Thanks for clarifying, I misunderstood your post and must have forgotten about the scope, sorry about that. I’ll remove that paragraph. Thanks for the links, I hadn’t read those, and I appreciate the pseudocode.
I think most likely I still don’t understand what you mean by grader-optimizer, but it’s probably better to discuss on your post after I’ve spent more time going over your posts and comments.
My current guess in my own words is: A grader-optimizer is something that approximates argmax (has high optimization power)?
And option (1) acts a bit like a soft optimizer, but with more specific structure related to shards, and how it works out whether to continue optimizing?
Thanks for registering a guess! I would put it as: a grader optimizer is something which is trying to optimize the outputs of a grader as its terminal end (either de facto, via argmax, or intent-alignment, as in “I wanna search for plans which make this function output a high number”).

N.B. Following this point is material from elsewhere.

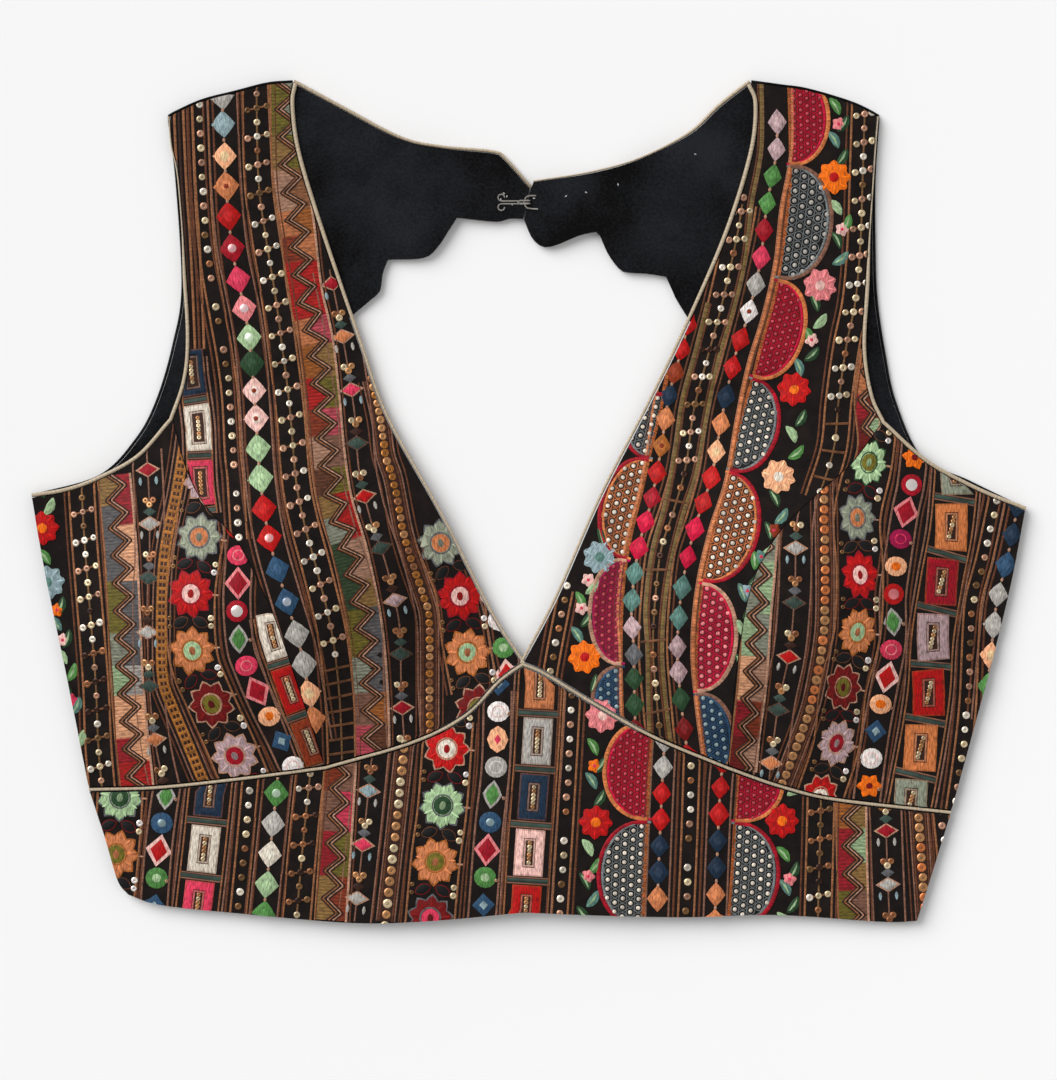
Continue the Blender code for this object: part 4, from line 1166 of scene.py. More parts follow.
STRAP_LEFT = [
    ("threads", 26, [(180, 86), (184, 180), (188, 240), (191, 300), (193, 350)], 118, {}),
    ("frames", 24, [(191, 358), (193, 380), (200, 428), (203, 480), (208, 515)], 428,
     {"names": ["ivory", "rose", "navy"], "width": 0.9, "slot": 3.7}),
    ("beads", 15, [(200, 92), (203, 177), (206, 232), (211, 274), (219, 320), (226, 360), (231, 400),
                   (235, 455), (238, 480), (243, 540)], 120, {"bright": 0.85}),
    ("diamonds", 29, [(222, 82), (227, 188), (233, 250), (241, 290), (250, 340), (257, 418), (263, 482),
                      (273, 540), (290, 600), (305, 655), (318, 740)], 97,
     {"marks": ["silver", "mist", "peach", "amber+d", "red", "crimson+m", "rose", "pink+m", "mint+m",
                "forest", "blush+d", "blush+d", "mint", "mint", "red", "red+m", "blue", "blue+m",
                "silver", "silver", "peach", "amber"],
      "places": [97, 125, 157, 187, 217, 249, 280, 309, 338, 364, 391, 419, 449, 479, 509, 538, 569, 601,
                 633, 663, 692, 718]}),
    ("crosses", 26, [(257, 80), (259, 178), (266, 235), (275, 290), (282, 340), (291, 412), (298, 480),
                     (306, 520), (321, 575), (334, 632), (341, 700), (343, 765)], 109,
     {"bright": 0.86, "tied": 665}),
    ("zigzag", 34, [(285, 74), (290, 170), (298, 230), (305, 290), (316, 340), (323, 400), (328, 450),
                    (336, 500), (351, 550), (362, 600), (368, 640), (372, 700), (373, 755)], 110,
     {"patches": [(90, "olive", "sage"), (135, "khaki", "olive"), (170, "rose_tan", "tan"),
                  (210, "amber", "rust"), (236, "ember", "amber"), (262, "red", "red"),
                  (318, "amber", "dusty"), (345, "rust", "khaki"), (378, "red", "olive"),
                  (408, "ember", "dusty"),
                  (436, "rose_tan", "taupe"), (468, "brown", "olive"), (494, "khaki", "red"),
                  (515, "sage", "red"), (540, "forest", "rose_tan"), (580, "forest", "khaki"),
                  (608, "olive", "ash"), (655, "sage", "ash"), (692, "taupe", "rust"),
                  (725, "dusty", "brown")]}),
    ("strings", 32, [(330, 270), (340, 320), (349, 372), (356, 422), (360, 470), (372, 520), (386, 560),
                     (396, 600), (401, 632), (402, 690), (405, 745)], 390,
     {"names": ["rose", "slate", "red", "slate", "lilac", "slate", "crimson", "amber"]}),
    ("chain", 17, [(372, 380), (381, 420), (386, 455), (394, 480), (404, 530), (414, 565), (424, 595),
                   (429, 615), (430, 650), (430, 745)], 420,
     {"names": ("honey", "tan", "braid"), "pitch": 3.7, "size": 0.98}),
    ("stars", 44, [(438, 533), (441, 543), (459, 590), (466, 642), (475, 690)], 543,
     {"kinds": STAR_ORDER}),
    ("charms", 24, [(480, 560), (497, 610), (506, 660), (508, 690)], 620,
     {"order": ["disc", "green_disc", "red_gem"]}),
]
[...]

Like, the point of the optimization is to make the number come out high.
(To help you checksum: It feels important to me that “is good at achieving its goals” is not tightly coupled to “approximating argmax”, as I’m talking about those terms. I wish I had fast ways of communicating my intuitions here, but I’m not thinking of something more helpful to say right now; I figured I’d at least comment what I’ve already written.)